Die Klage ist unzulässig und unbegründet.

I. Die Stufenklage ist unzulässig. Die Verbindung zwischen Auskunfts- und Leistungsansprüchen in der in § 254 ZPO vorgesehenen Weise entsprechend dem Zweck der Vorschrift ist nur dann zulässig, wenn die begehrte Auskunft dazu dient, den Leistungsanspruch zu beziffern oder in sonstiger Weise zu konkretisieren (BeckOK ZPO/Bacher ZPO § 254 Rn. 4-6, beck-online). Eine Stufenklage ist aber unzulässig, wenn die begehrte Auskunft nicht der Bestimmung des Leistungsanspruchs dient, sondern dem Kläger sonstige Informationen über seine Rechtsverfolgung verschaffen soll (BGH NJW 2002, 2952 (2953)). Der erforderliche Zusammenhang zwischen Auskunfts- und Leistungsbegehren fehlt insbesondere, wenn die Auskunft dem Kläger die Beurteilung ermöglichen soll, ob ihm dem Grunde nach ein Anspruch zusteht, ob also z.B. ein zum Schadensersatz verpflichtendes Verhalten des Beklagten vorliegt und ob dieses für einen dem Kläger entstandenen Schaden kausal ist (BGH NJW 2000, 1645 (1646)). Der Kläger ist auch ohne die Auskünfte in der Lage den Leistungsanspruch zu berechnen. Der Kläger sind die von ihm geleisteten Zahlungen bekannt, aus dieser kann er die jeweiligen Prämienerhöhungen errechnen.
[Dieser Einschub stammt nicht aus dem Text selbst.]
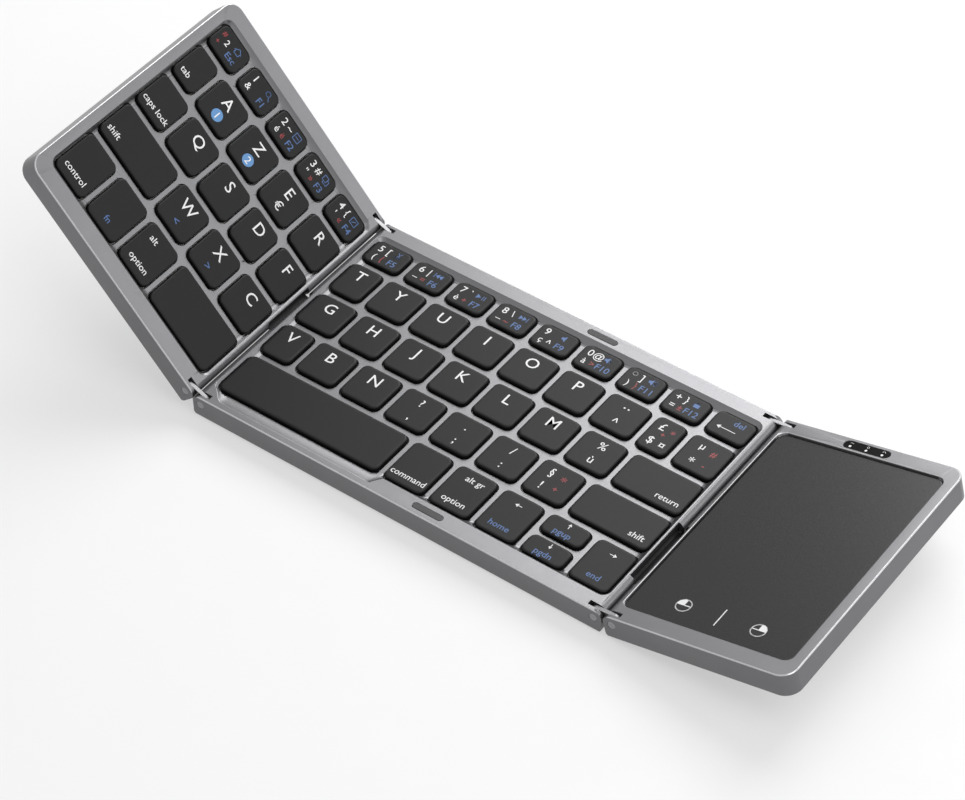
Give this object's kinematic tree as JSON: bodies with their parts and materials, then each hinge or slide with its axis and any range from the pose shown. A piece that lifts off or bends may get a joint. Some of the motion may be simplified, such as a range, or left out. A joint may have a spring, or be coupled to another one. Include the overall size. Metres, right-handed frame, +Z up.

II. Der Kläger hat gegen die Beklagte keinen Bereicherungsanspruch aus § 812 Abs. 1 Satz 1, 1. Alt. BGB. Entsprechend bestehen auch kein Auskunfts- und kein Feststellungsanspruch.

1. Bis einschließlich des Jahres 2016 sind die vom Kläger behaupteten Ansprüche verjährt.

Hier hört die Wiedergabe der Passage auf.